What holds for drinks also holds for crop insurance. Since 2001, taxpayers have paid more than two-thirds of the tab for farmers’ crop insurance purchases. Almost all of this federal largess goes to producers of corn, soybeans, wheat and cotton, with the largest subsidies filling the pockets of the largest and wealthiest farmers. Advocates for continuing these subsidies claim that the fact that farmers buy large amounts of the most expensive and heavily subsidized crop insurance product is proof of the importance of the program. But using farmers’ current crop insurance decisions to measure how much they value insurance is as valid as measuring the value of drinks by how much alcohol is consumed at an open bar.

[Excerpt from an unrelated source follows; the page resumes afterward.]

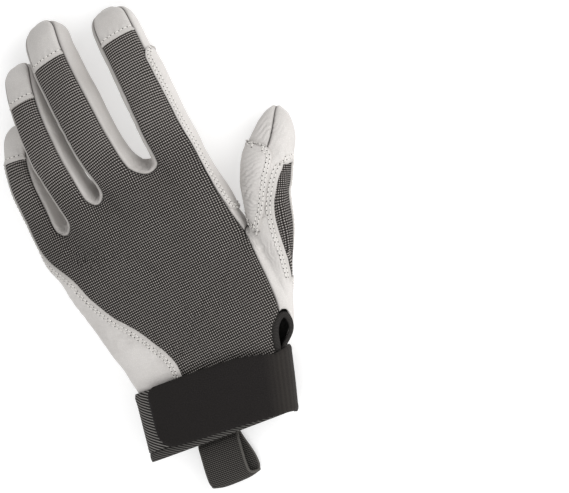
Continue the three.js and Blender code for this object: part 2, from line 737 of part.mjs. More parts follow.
// Makes one closed wall from faces: its outside lies `out` off the cage, its inside `out - wall`
const SHARPEST_CORNER = 0.4;
function wallGeometry(chosen, out, wall, edgeGap, cage = points, cageNormals = normals) {
  const edges = new Map();
  chosen.forEach(({ corners }) => corners.forEach((a, i) => {
    const b = corners[(i + 1) % corners.length];
    edges.set(`${a}_${b}`, [a, b]);
  }));
  const border = [...edges.values()].filter(([a, b]) => !edges.has(`${b}_${a}`));
  const pull = new Map();
  border.forEach(([a, b]) => {
    [a, b].forEach((i) => {
      const inward = cageNormals[i].clone().cross(cage[b].clone().sub(cage[a])).normalize();
      if (!pull.has(i)) pull.set(i, []);
      pull.get(i).push(inward);
    });
  });
  const used = [...new Set(chosen.flatMap(({ corners }) => corners))];
  const place = new Map(used.map((i, n) => [i, n]));
  const positions = [];
  [out, out - wall].forEach((offset) => used.forEach((i) => {
    const point = cage[i].clone().addScaledVector(cageNormals[i], offset);
    if (pull.has(i)) {
      const [first, second = first] = pull.get(i);
      const corner = Math.max(SHARPEST_CORNER, 1 + first.dot(second));
      point.addScaledVector(first.clone().add(second), edgeGap / corner);
    }
    positions.push(point.x, point.y, point.z);
  }));
  const count = used.length;
  const triangles = [];
  const quad = (a, b, c, d) => triangles.push(a, b, c, a, c, d);
  chosen.forEach(({ corners }) => {
    const [a, b, c, d] = corners.map((i) => place.get(i));
    quad(a, b, c, d);
    quad(count + d, count + c, count + b, count + a);
  });
  border.forEach(([a, b]) => {
    const [m, n] = [place.get(a), place.get(b)];
    quad(n, m, count + m, count + n);
  });
  const geometry = new THREE.BufferGeometry();
  geometry.setAttribute('position', new THREE.Float32BufferAttribute(positions, 3));
  geometry.setIndex(triangles);
  return geometry;
}

// A sheet given by rows of points becomes a closed wall, with `closed` joining its two ends
function sheetGeometry(rows, wall, closed = false) {
  const width = rows[0].length;
  const cage = rows.flat();
  const chosen = [];
  const lines = closed ? rows.length : rows.length - 1;
  for (let r = 0; r < lines; r += 1) {
    for (let c = 0; c + 1 < width; c += 1) {
      const next = ((r + 1) % rows.length) * width;
      chosen.push({ corners: [r * width + c, next + c, next + c + 1, r * width + c + 1] });
    }
  }
  const cageNormals = cage.map(() => vec(0, 0, 0));
  chosen.forEach(({ corners }) => {
    const [a, b, c, d] = corners.map((i) => cage[i]);
    const area = c.clone().sub(a).cross(d.clone().sub(b));
    corners.forEach((i) => cageNormals[i].add(area));
  });
  cageNormals.forEach((normal) => normal.normalize());
  return wallGeometry(chosen, wall, wall, 0, cage, cageNormals);
}

const glove = new THREE.Group();

function material(colour, roughness) {
  return new THREE.MeshStandardMaterial({ color: colour, roughness, metalness: 0 });
}

const LEATHER = material(0xd6d3cf, 0.55);
const CLOTH = material(0x5b5650, 0.9);
const ELASTIC = material(0x3a3735, 0.95);
const HOOK_AND_LOOP = material(0x2b2827, 0.95);
const TAPE = material(0x2f2c2b, 0.85);

function addMesh(name, geometry, finish) {
  const mesh = new THREE.Mesh(geometry, finish);
  mesh.name = name;
  glove.add(mesh);
}

// The panels of the skin
const CLOTH_PANELS = ['back_panel', 'thumb_patch'];
const panelNames = [...new Set(faces.map((face) => face.panel))];
panelNames.forEach((name) => {
  const chosen = faces.filter((face) => face.panel === name);
  const finish = CLOTH_PANELS.includes(name) ? CLOTH : LEATHER;
  addMesh(name, wallGeometry(chosen, 0, WALL, SEAM_GAP / 2), finish);
});

// Guards sewn over the panels: the faces of the skin that each one covers
const GUARD_RINGS = 5;
const GUARD_LAP = STRIP / 2;
const GUARDS = {
  index_guard: ({ part, row, column }) => (
    (part === 'index' && row < GUARD_RINGS && column >= STRIP && column < 2 * STRIP + GUARD_LAP)
    || (part === 'radial' && row > 0)
    || (part === 'palm' && row > 0 && column < GUARD_LAP)
  ),
  pinky_guard: ({ part, row, column }) => (
    (part === 'pinky' && row < GUARD_RINGS && column >= 3 * STRIP - GUARD_LAP && column < RING - GUARD_LAP)
    || (part === 'ulnar' && column < GUARD_LAP)
    || (part === 'palm' && column >= HAND - GUARD_LAP)
  ),
  thumb_guard: ({ part, row, column }) => (
    part === 'thumb' && row > 0 && row < GUARD_RINGS && (column > 3 * STRIP || column < GUARD_LAP)
  ),
};
Object.entries(GUARDS).forEach(([name, covers]) => {
  addMesh(name, wallGeometry(faces.filter(covers), GUARD_GAP + GUARD_WALL, GUARD_WALL, 0), LEATHER);
});

// The ribbed cuff, open at the thumb side under the strap
const slitAngle = THREE.MathUtils.radToDeg(Math.asin((CUFF_SLIT / CUFF_DEPTH) ** (CUFF_SHARPNESS / 2)));
function cuffBand(from, to, sides, acrossAt, out) {
  return Array.from({ length: sides + 1 }, (_, i) => {
    const angle = lerp(from, to, i / sides);
    return acrossAt(angle, i / sides).map((y) => cuffPoint(angle, y, out));
  });
}
const spaced = (from, to, count) => Array.from({ length: count + 1 }, (_, i) => lerp(from, to, i / count));
const hemTop = HEM_Y + HEM_HEIGHT;
const cuffRows = cuffBand(360 - slitAngle, slitAngle, CUFF_SIDES, (angle) => (
  spaced(hemTop + SEAM_GAP, cuffEdge(angle), 4)
), -CUFF_WALL);
addMesh('cuff', sheetGeometry(cuffRows, CUFF_WALL), ELASTIC);
const hemRows = cuffBand(360 - slitAngle, slitAngle, CUFF_SIDES, () => spaced(HEM_Y, hemTop, 1), -HEM_WALL);
addMesh('cuff_hem', sheetGeometry(hemRows, HEM_WALL), TAPE);

// The strap over the back of the cuff, with its end rounded
const strapShare = (CUFF_WIDTH - 2 * STRAP_END) / CUFF_WIDTH;
const strapTo = THREE.MathUtils.radToDeg(Math.acos(-(strapShare ** (CUFF_SHARPNESS / 2))));
const wrapShare = (CUFF_SLIT / 2 + STRAP_WRAP) / CUFF_DEPTH;
const strapFrom = -THREE.MathUtils.radToDeg(Math.asin(Math.min(1, wrapShare) ** (CUFF_SHARPNESS / 2)));
const STRAP_SIDES = 34;
const strapRows = cuffBand(strapTo, strapFrom, STRAP_SIDES, (angle, share) => {
  const toEnd = cuffPoint(strapTo, 0, 0).distanceTo(cuffPoint(angle, 0, 0));
  const inCorner = Math.max(0, STRAP_CORNER - toEnd);
  const cut = STRAP_CORNER - Math.sqrt(STRAP_CORNER ** 2 - inCorner ** 2);
  const low = HEM_Y + lerp(STRAP_RISE, -STRAP_DROP, share);
  return spaced(low + cut, cuffEdge(angle) - STRAP_SETBACK - cut, 5);
}, SEAM_GAP);
addMesh('strap', sheetGeometry(strapRows, STRAP_WALL), HOOK_AND_LOOP);

// The binding round the vent at the base of the thumb
const ventKnot = (i) => ({ point: points[i], normal: normals[i] });
const ventMiddle = (i, j) => ({
  point: mix(points[i], points[j], 0.5),
  normal: mix(normals[i], normals[j], 0.5).normalize(),
});
const ventSide = (edge) => {
  const ids = lowRows.slice(1, VENT_ROWS + 1).map(edge);
  const [below, top] = ids.slice(-2);
  return [...ids.slice(0, -1).map(ventKnot), ventMiddle(below, top)];
};
const ventLeft = ventSide((row) => row.back[HAND]);
const ventRight = ventSide((row) => row.thumb[0]);
const ventPath = [...ventLeft, ventKnot(lowRows[VENT_ROWS].backWeb), ...ventRight.reverse()];
const bindingInside = (VENT_BINDING_WALL + WALL) / 2;
const ventSum = ventPath.reduce((sum, { point }) => sum.add(point), vec(0, 0, 0));
const ventHeart = ventSum.divideScalar(ventPath.length);
const lastVent = ventPath.length - 1;
const ventPoint = (n) => {
  const here = ventPath[n].point;
  if (n === 0) return mix(here, ventPath[1].point, VENT_START);
  return n === lastVent ? mix(here, ventPath[lastVent - 1].point, VENT_START) : here;
};
// The binding's inner edge stays on its own side of the vent
const ventCorner = lastVent / 2 - 1;
const ventReach = (n) => {
  const m = Math.min(n, lastVent - n, ventCorner);
  const across = ventPoint(m).distanceTo(ventPoint(lastVent - m));
  return Math.min(VENT_EDGE + VENT_BINDING_WIDTH, across * VENT_SHARE);
};
const ventRows = ventPath.map(({ point, normal }, n) => {
  const before = ventPath[Math.max(0, n - 1)].point;
  const after = ventPath[Math.min(lastVent, n + 1)].point;
  const along = after.clone().sub(before).normalize();
  const inward = normal.clone().cross(along).normalize();
  if (inward.dot(ventHeart.clone().sub(point)) < 0) inward.negate();
  const from = ventPoint(n).clone().addScaledVector(normal, -bindingInside);
  return [ventReach(n), VENT_EDGE].map((d) => from.clone().addScaledVector(inward, d));
});
addMesh('vent_binding', sheetGeometry(ventRows, VENT_BINDING_WALL), TAPE);

// The pull loop: one length of webbing under the palm side of the cuff, out and back inside it
const loopEnd = HEM_Y - LOOP_REACH;
const loopRadius = LOOP_OPENING / 2;
const tuckHeight = CUFF_FLOOR + HEM_WALL + SEAM_GAP + TUCK_RISE;
const loopPath = spaced(HEM_Y + WEBBING_PATCH, loopEnd + loopRadius, 6).map((y) => [y, WEBBING_WALL]);
for (let angle = 30; angle <= 180; angle += 30) {
  const turn = radians(angle);
  loopPath.push([
    loopEnd + loopRadius - loopRadius * Math.sin(turn),
    WEBBING_WALL + loopRadius - loopRadius * Math.cos(turn),
  ]);
}
loopPath.push([loopEnd + LOOP_REACH * LOOP_RISE, WEBBING_WALL + LOOP_OPENING]);
loopPath.push([HEM_Y - 2 * WEBBING_WALL, tuckHeight + WEBBING_WALL]);
loopPath.push([HEM_Y - SEAM_GAP, tuckHeight]);
loopPath.push([HEM_Y + WEBBING_TUCK, tuckHeight]);
const loopRows = loopPath.map(([y, z]) => (
  spaced(LOOP_CENTRE - WEBBING_WIDTH / 2, LOOP_CENTRE + WEBBING_WIDTH / 2, 2).map((x) => vec(x, y, z))
));
addMesh('pull_loop', sheetGeometry(loopRows.map((row) => row.reverse()), WEBBING_WALL), TAPE);

glove.updateMatrixWorld(true);
const box = new THREE.Box3().setFromObject(glove);
glove.position.set(-(box.min.x + box.max.x) / 2, -(box.min.y + box.max.y) / 2, -box.min.z);

export default glove;
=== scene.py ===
"""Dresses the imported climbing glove. Lengths are in millimetres until a mesh is made.
X points to the thumb side, Y to the fingertips and Z up."""

import math

import bpy
import numpy as np
from mathutils import Matrix, Vector, noise
from mathutils.bvhtree import BVHTree
from mathutils.kdtree import KDTree


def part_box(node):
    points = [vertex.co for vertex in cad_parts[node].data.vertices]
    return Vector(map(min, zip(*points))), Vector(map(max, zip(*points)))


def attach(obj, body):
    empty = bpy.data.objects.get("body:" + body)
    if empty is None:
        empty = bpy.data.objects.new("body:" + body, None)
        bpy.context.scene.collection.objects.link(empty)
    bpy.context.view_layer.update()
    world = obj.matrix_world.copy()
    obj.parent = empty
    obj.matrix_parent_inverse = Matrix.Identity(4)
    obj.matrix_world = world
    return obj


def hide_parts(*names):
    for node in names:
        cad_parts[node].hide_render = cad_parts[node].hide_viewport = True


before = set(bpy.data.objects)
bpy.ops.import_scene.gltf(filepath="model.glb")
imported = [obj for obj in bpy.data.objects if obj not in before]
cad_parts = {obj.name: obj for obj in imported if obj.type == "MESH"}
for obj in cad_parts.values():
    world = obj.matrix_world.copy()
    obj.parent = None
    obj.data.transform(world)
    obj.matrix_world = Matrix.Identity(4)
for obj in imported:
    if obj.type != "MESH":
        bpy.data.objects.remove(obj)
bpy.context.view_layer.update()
MM = 0.001

# Sizes of the glove, as in the part
KNUCKLE_WIDTH = 104
PALM_LENGTH = 109
PALM_DEPTH = 31
WALL = 1.2
GUARD_WALL = 1.0
SEAM_GAP = 0.3
CUFF_WIDTH = 86
CUFF_DEPTH = 25
CUFF_LENGTH = 35
CUFF_WALL = 2
CUFF_LAP = 6
CUFF_SLIT = 7
HEM_HEIGHT = 4.5
HEM_WALL = 2.6
STRAP_WALL = 1.8
STRAP_END = 11
STRAP_WRAP = 6
STRAP_RISE = 3.5
STRAP_DROP = 1.5
WEBBING_WIDTH = 23
WEBBING_WALL = 1.5
WEBBING_PATCH = 30
WEBBING_TUCK = 8
TUCK_RISE = 0.9
LOOP_REACH = 25
LOOP_OPENING = 6
LOOP_CENTRE = -9
LOOP_RISE = 0.45
STRIP = 4
WEB = 2
HAND = 4 * STRIP + 3 * WEB
RING = 4 * STRIP
CUFF_FLOOR = WEBBING_WALL + SEAM_GAP
CUFF_MIDDLE = CUFF_FLOOR + CUFF_DEPTH / 2
HEM_Y = -6
CUFF_TOP = HEM_Y + CUFF_LENGTH
SHARPNESS = 2.6
CUFF_SHARPNESS = 2.5
PALM_REACH = 0.8
CUFF_SKEW = 0.2
CUFF_FLARE = 0.94
CUFF_CENTRE = 4.6
CUFF_CLEAR = 0.5
SHAFT_RINGS = 6
CAP_RINGS = (0.35, 0.65, 0.85, 0.96)
BACK_CORNER = 42
PALM_CORNER = 48
TIP_PUSH = 0.018
ROOT_FADE = 0.3
WEB_DIP = 0.04
FORK_ROW = 0.53
WRIST_SEAM_ULNAR = 100
WRIST_SEAM_RADIAL = 24
WRIST_WEB_ANGLE = -92
PALM_WRIST_RADIAL = -95
PALM_WRIST_ULNAR = -140
THUMB_WRIST_ANGLES = (1, -5, -11, -18, -25, -33, -42, -52, -62, -73, -83, -86, -89)
HEEL_LEAVES = np.array((0.15, 1, 0))
FAR = 99.0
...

Crop insurance subsidies were dramatically increased in 2000. Since then, farmers have increased the amount of insurance they buy and have overwhelmingly chosen to insure their crops with Revenue Protection. This is the champagne of crop insurance products. It protects against revenue shortfalls when crop prices decline and against yield shortfalls when crop prices increase. Revenue Protection can cost up to 80 percent more than regular revenue insurance that only protects against revenue shortfalls. Most of this 80 percent extra cost is paid for by the taxpayer. The record $12.7 billion insurance payout to corn and soybean farmers in 2012 was more than twice what they would have been had subsidies not induced farmers to buy Revenue Protection rather than regular revenue insurance.

Sen. Jeff Flake, R-Ariz., and Rep. John J. Duncan Jr., R-Tenn., recently introduced legislation that would sharply reduce the powerful incentive farmers have to increase their consumption of crop insurance. The extent to which farmers’ purchases of insurance would change under the Flake-Duncan proposal is reflected by the $40 billion in tax dollars that the Congressional Budget Office estimates would be saved over 10 years. Tellingly, the bill would not restrict farmer choice over the type of crop insurance they could buy or eliminate subsidies. It would only reduce the taxpayer portion of the tab.

Just as charging for drinks dramatically reduces alcohol consumption, increasing the farmers’ share of the cost of managing their risk would dramatically reduce their use of insurance. This policy change would dramatically lower taxpayer costs while simultaneously improving agricultural efficiency. Rather than taxpayers taking the risk out of crop production, which in fact encourages farmers to adopt more risky business and production strategies, changing the program would allow those farmers who can best manage their production and price risk to reap the highest rewards. Returns would flow more to good farmers rather than just to any farmer who uses taxpayer dollars to buy the most insurance.

Perhaps we are entering an era in which Congress will need to be more accountable for the subsidies it provides to farmers and other industries. If so, then Congress and the administration should seek to spend money on programs only where there is a clear public interest at stake and even then only on programs where that clear public interest is being met in a cost-effective manner. The crop insurance program fails both tests.

In an attempt to rationalize the program’s $9 billion annual average cost, its supporters argue that this is a small price to pay for stability in our food supply. But the idea that the U.S. food supply depends on a taxpayer-provided “safety net” is ludicrous. The United States produces large surpluses of food for the export market, and farming has never been as profitable as it is now. Simply put, the only public interest at stake in the farm subsidy debate is the increase in interest on the national debt.

It may be too much to expect Congress to actually eliminate subsidies to a program that serves no broad public purpose, but perhaps it is not too much to ask for greater cost-effectiveness. A simple first step would be to ask farmers to pay a greater share of the cost of insuring their crops. Just as conversion of open bars to cash bars reduces excessive consumption of alcohol, this step would dramatically reduce farmers’ over-consumption of insurance.

Bruce Babcock is a professor of economics at Iowa State University and a contributor to the American Enterprise Institute’s American Boondoggle Project.